# Start of GIVEN RECORDS
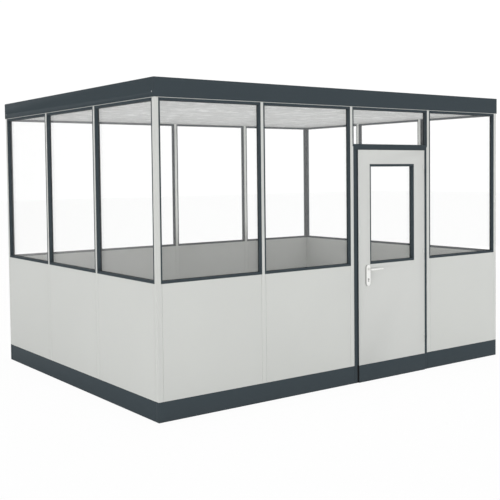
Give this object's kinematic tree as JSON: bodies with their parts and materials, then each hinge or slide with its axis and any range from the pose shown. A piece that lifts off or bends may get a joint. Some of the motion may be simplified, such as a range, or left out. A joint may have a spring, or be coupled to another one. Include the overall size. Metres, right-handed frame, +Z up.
{
  "type": "in-plant office",
  "caption": "Free-standing in-plant office with glazed walls over solid lower panels, a half-glazed hinged door with a light over it, and a flat roof.",
  "frame": {"origin": "on the ground, in the middle of the front wall's length and halfway through its thickness", "axes": "+X to the right along the front wall, +Y towards the back wall, +Z up"},
  "size_m": [4.055, 3.128, 2.655],
  "materials": {
    "light_grey_panel": "satin powder coat, light grey",
    "door_panel": "satin powder coat, light grey",
    "anthracite_frame": "satin powder coat, anthracite grey",
    "glazing": "clear float glass",
    "ceiling_white": "matt white mineral-fibre tiles",
    "roof_sheet": "matt sheet",
    "satin_metal": "satin"
  },
  "bodies": {
    "office": {"base_front_left": "anthracite_frame", "base_front_right": "anthracite_frame", "base_back": "anthracite_frame", "base_left": "anthracite_frame", "base_right": "anthracite_frame", "corner_posts": "light_grey_panel", "front_posts": "light_grey_panel", "back_posts": "light_grey_panel", "left_posts": "light_grey_panel", "right_posts": "light_grey_panel", "front_panels": "light_grey_panel", "back_panels": "light_grey_panel", "left_panels": "light_grey_panel", "right_panels": "light_grey_panel", "front_window_frames": "anthracite_frame", "back_window_frames": "anthracite_frame", "left_window_frames": "anthracite_frame", "right_window_frames": "anthracite_frame", "transom_frame": "anthracite_frame", "front_glass": "glazing", "back_glass": "glazing", "left_glass": "glazing", "right_glass": "glazing", "transom_glass": "glazing", "front_top_rail": "light_grey_panel", "back_top_rail": "light_grey_panel", "left_top_rail": "light_grey_panel", "right_top_rail": "light_grey_panel", "front_fascia": "anthracite_frame", "back_fascia": "anthracite_frame", "left_fascia": "anthracite_frame", "right_fascia": "anthracite_frame", "ceiling": "ceiling_white", "roof_deck": "roof_sheet", "door_jambs": "anthracite_frame", "door_head": "anthracite_frame", "frame_hinges": "anthracite_frame"},
    "door": {"door_leaf": "door_panel", "door_kick_plate": "anthracite_frame", "door_glazing_frame": "anthracite_frame", "door_glass": "glazing", "lock_plates": "satin_metal", "lock_cylinder": "satin_metal", "leaf_hinges": "anthracite_frame"},
    "lever": {"lever_handles": "satin_metal"}
  },
  "joints": [
    {"name": "door_hinge", "type": "hinge", "parent": "office", "child": "door", "pos_m": [0.9455, -0.0315, 1], "axis": [0, 0, 1], "range_deg": [0, 110]},
    {"name": "lever_turn", "type": "hinge", "parent": "door", "child": "lever", "pos_m": [0.1795, -0.0315, 1.032], "axis": [0, 1, 0], "range_deg": [0, 40], "stiffness_Nm_per_rad": 1.5, "springref_deg": -28.65}
  ]
}
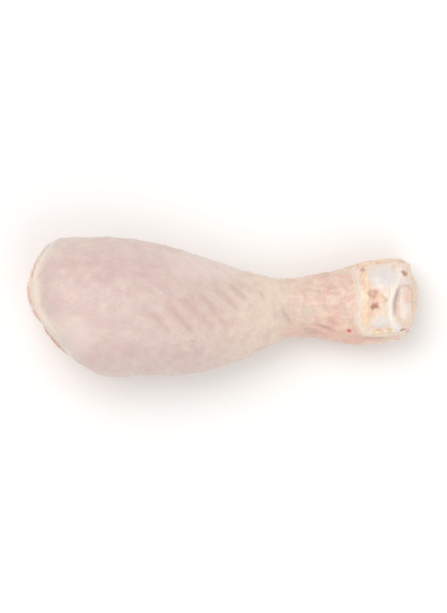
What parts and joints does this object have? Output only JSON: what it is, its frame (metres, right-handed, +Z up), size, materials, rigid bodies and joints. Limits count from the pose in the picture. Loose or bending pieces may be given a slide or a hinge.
# End of GIVEN RECORDS
→ **SET EXERCISE**
Pick out and copy the lines of the entries that hold the string "handed".

→ **ANSWER FOR THIS EXERCISE**
Give this object's kinematic tree as JSON: bodies with their parts and materials, then each hinge or slide with its axis and any range from the pose shown. A piece that lifts off or bends may get a joint. Some of the motion may be simplified, such as a range, or left out. A joint may have a spring, or be coupled to another one. Include the overall size. Metres, right-handed frame, +Z up.
What parts and joints does this object have? Output only JSON: what it is, its frame (metres, right-handed, +Z up), size, materials, rigid bodies and joints. Limits count from the pose in the picture. Loose or bending pieces may be given a slide or a hinge.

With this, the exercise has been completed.